Below are records to be output exactly, every one of them.

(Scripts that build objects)
· · ·
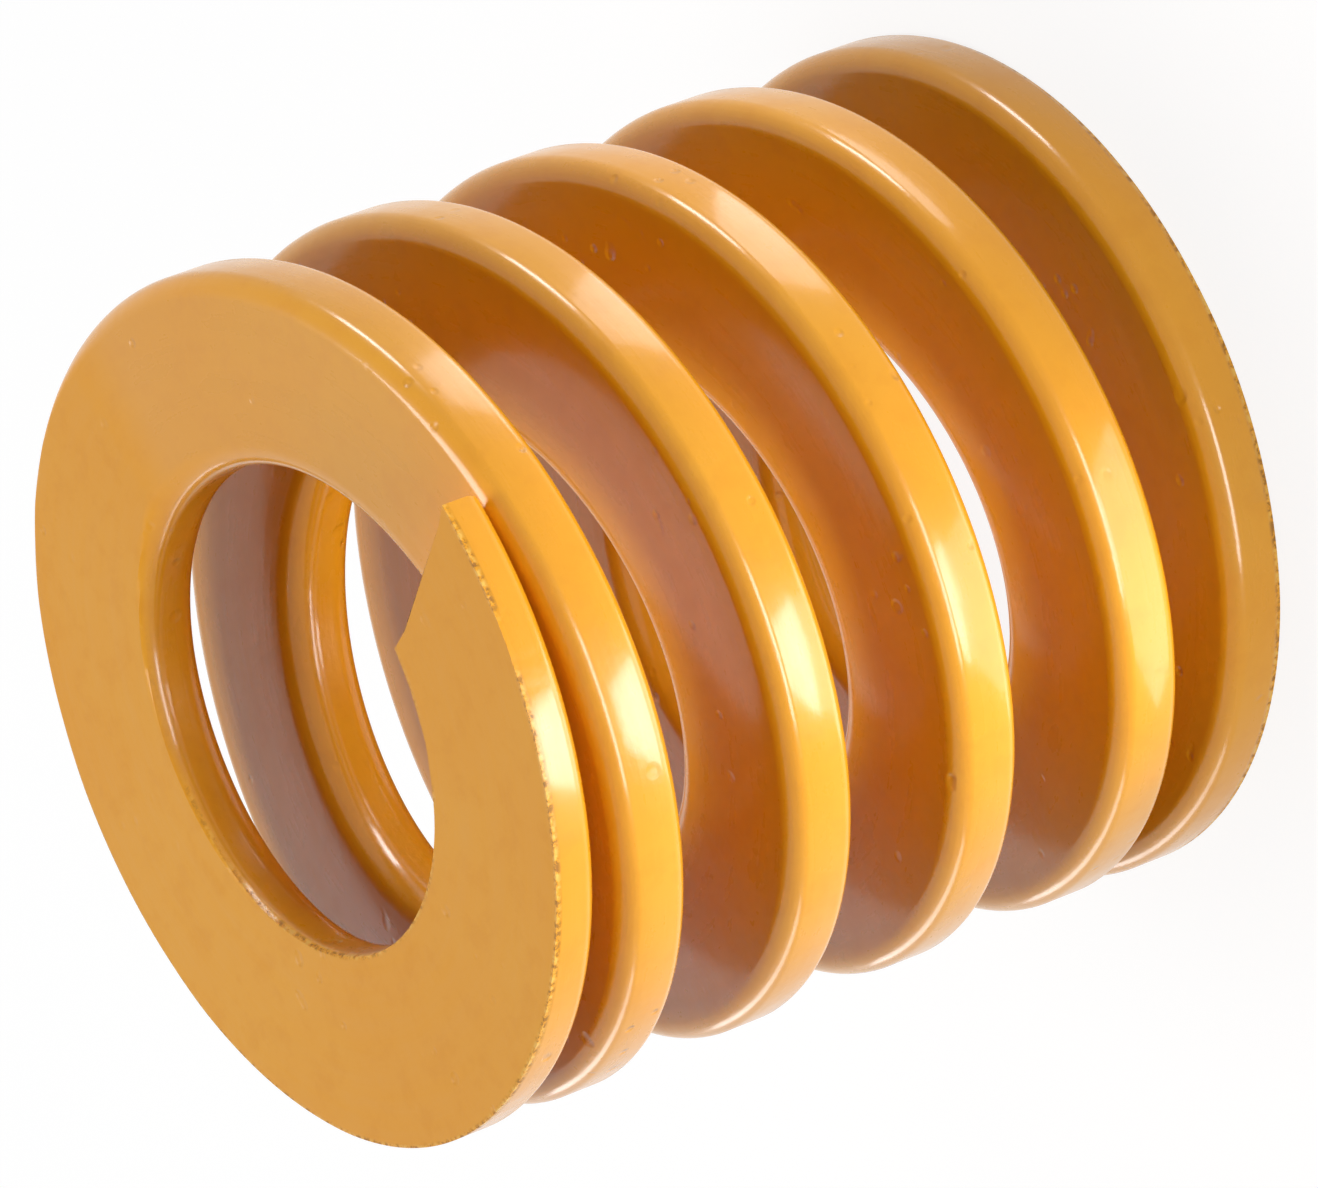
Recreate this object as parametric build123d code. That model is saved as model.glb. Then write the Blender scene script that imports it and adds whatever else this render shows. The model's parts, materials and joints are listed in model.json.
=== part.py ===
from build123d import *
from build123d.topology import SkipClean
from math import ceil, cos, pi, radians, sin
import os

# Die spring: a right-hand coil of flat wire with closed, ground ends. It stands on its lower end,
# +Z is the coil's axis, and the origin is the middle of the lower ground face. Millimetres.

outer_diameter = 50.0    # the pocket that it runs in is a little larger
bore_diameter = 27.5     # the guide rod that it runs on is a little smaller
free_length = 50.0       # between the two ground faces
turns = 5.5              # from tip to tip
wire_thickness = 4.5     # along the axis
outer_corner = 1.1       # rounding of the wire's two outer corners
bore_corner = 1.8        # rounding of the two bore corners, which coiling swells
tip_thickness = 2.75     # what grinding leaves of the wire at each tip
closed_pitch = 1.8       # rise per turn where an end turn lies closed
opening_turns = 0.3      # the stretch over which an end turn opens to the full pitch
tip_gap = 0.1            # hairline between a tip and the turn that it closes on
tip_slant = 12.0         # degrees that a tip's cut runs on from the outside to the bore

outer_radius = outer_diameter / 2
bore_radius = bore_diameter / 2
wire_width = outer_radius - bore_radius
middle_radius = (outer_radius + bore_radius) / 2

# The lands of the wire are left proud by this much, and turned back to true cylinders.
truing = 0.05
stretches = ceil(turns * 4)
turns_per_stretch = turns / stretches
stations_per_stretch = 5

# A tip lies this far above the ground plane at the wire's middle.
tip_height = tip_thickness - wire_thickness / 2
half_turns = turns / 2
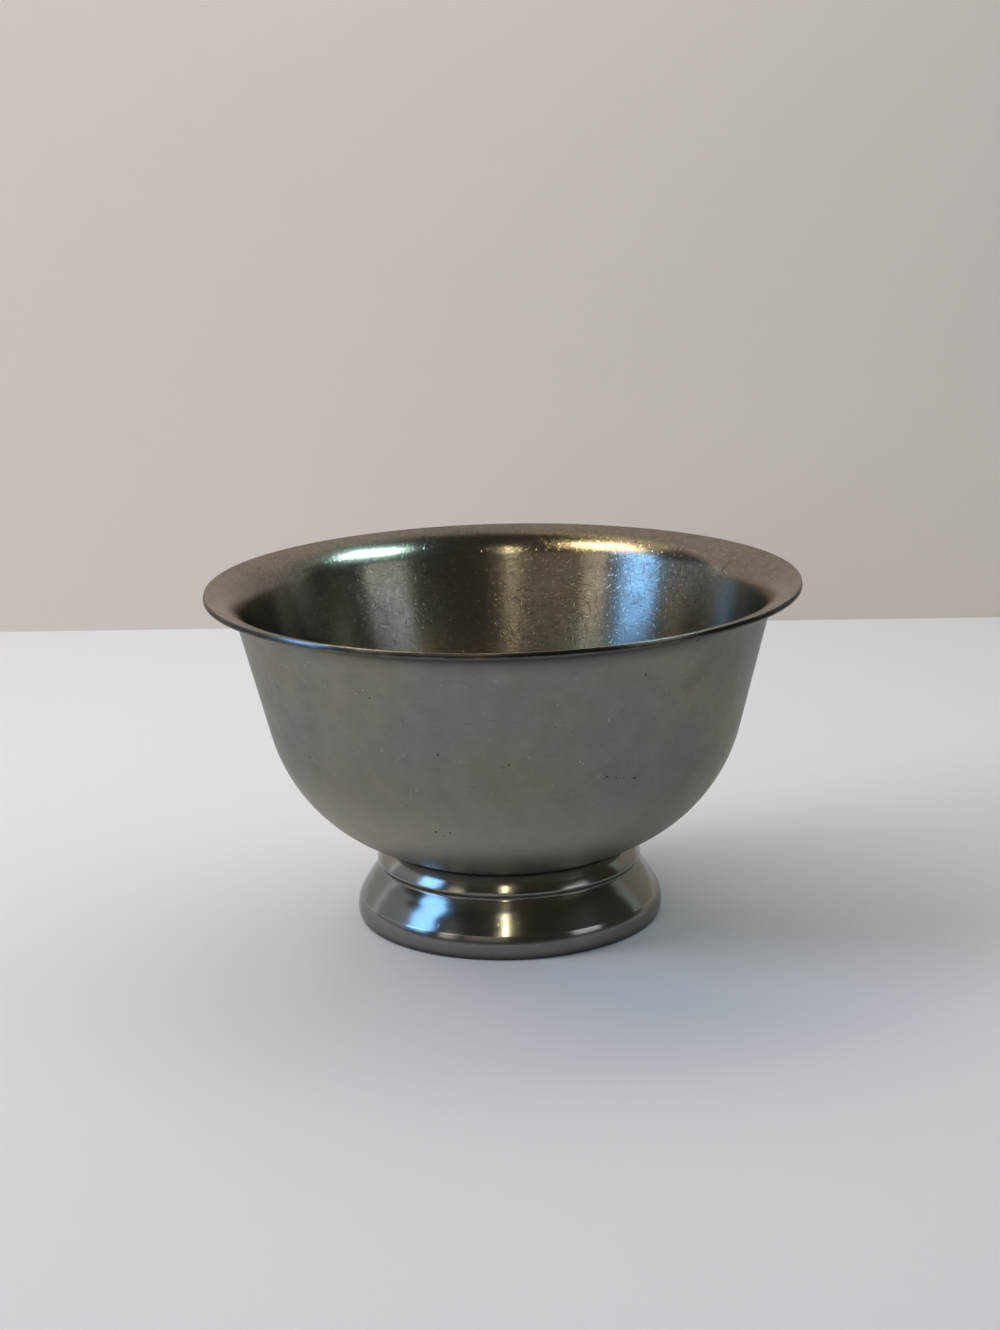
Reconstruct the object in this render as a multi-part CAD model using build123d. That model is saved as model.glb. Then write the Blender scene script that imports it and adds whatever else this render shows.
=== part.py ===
· · ·
▶ [Solution to this exercise]
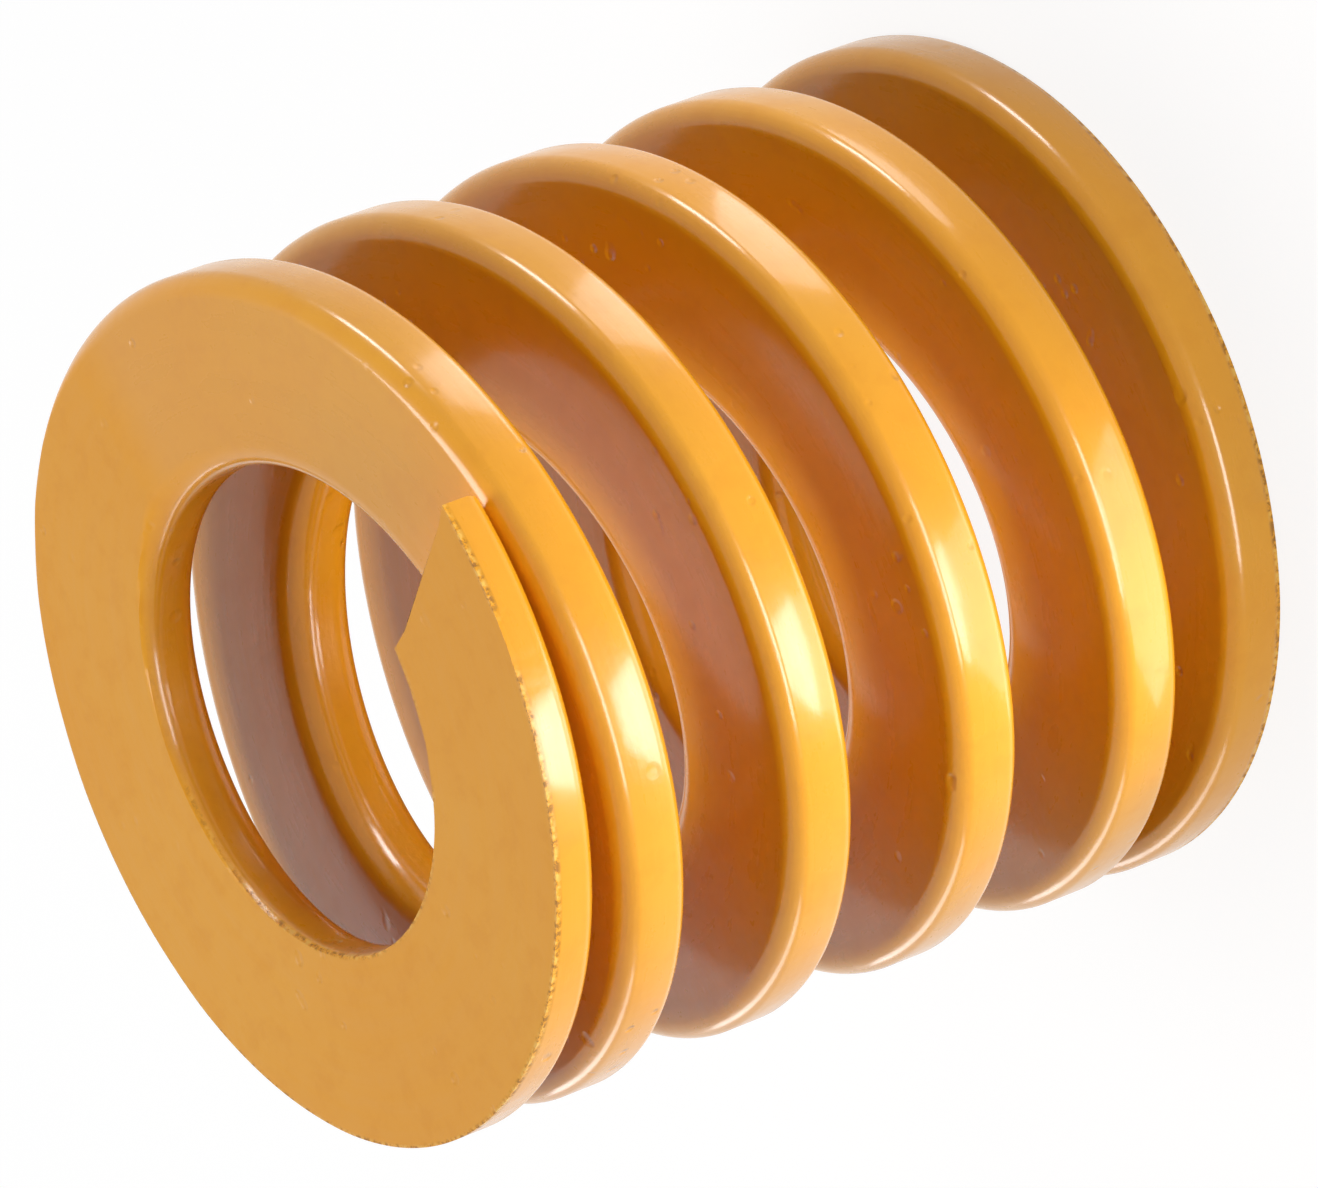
Recreate this object as parametric build123d code. That model is saved as model.glb. Then write the Blender scene script that imports it and adds whatever else this render shows. The model's parts, materials and joints are listed in model.json.
=== part.py ===
from build123d import *
from build123d.topology import SkipClean
from math import ceil, cos, pi, radians, sin
import os

# Die spring: a right-hand coil of flat wire with closed, ground ends. It stands on its lower end,
# +Z is the coil's axis, and the origin is the middle of the lower ground face. Millimetres.

outer_diameter = 50.0    # the pocket that it runs in is a little larger
bore_diameter = 27.5     # the guide rod that it runs on is a little smaller
free_length = 50.0       # between the two ground faces
turns = 5.5              # from tip to tip
wire_thickness = 4.5     # along the axis
outer_corner = 1.1       # rounding of the wire's two outer corners
bore_corner = 1.8        # rounding of the two bore corners, which coiling swells
tip_thickness = 2.75     # what grinding leaves of the wire at each tip
closed_pitch = 1.8       # rise per turn where an end turn lies closed
opening_turns = 0.3      # the stretch over which an end turn opens to the full pitch
tip_gap = 0.1            # hairline between a tip and the turn that it closes on
tip_slant = 12.0         # degrees that a tip's cut runs on from the outside to the bore

outer_radius = outer_diameter / 2
bore_radius = bore_diameter / 2
wire_width = outer_radius - bore_radius
middle_radius = (outer_radius + bore_radius) / 2

# The lands of the wire are left proud by this much, and turned back to true cylinders.
truing = 0.05
stretches = ceil(turns * 4)
turns_per_stretch = turns / stretches
stations_per_stretch = 5

# A tip lies this far above the ground plane at the wire's middle.
tip_height = tip_thickness - wire_thickness / 2
half_turns = turns / 2
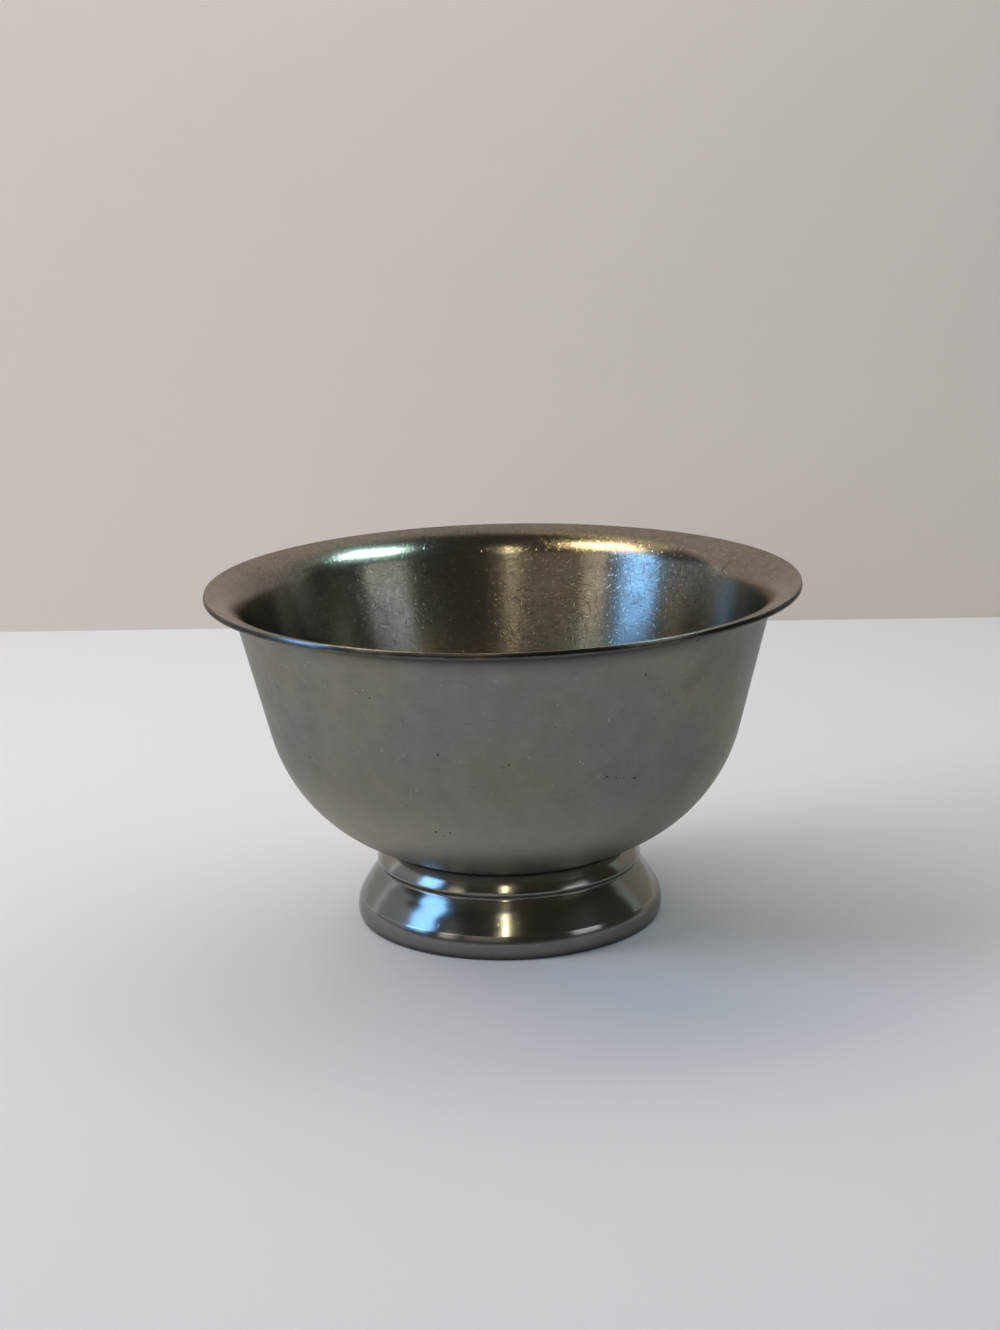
Reconstruct the object in this render as a multi-part CAD model using build123d. That model is saved as model.glb. Then write the Blender scene script that imports it and adds whatever else this render shows.
=== part.py ===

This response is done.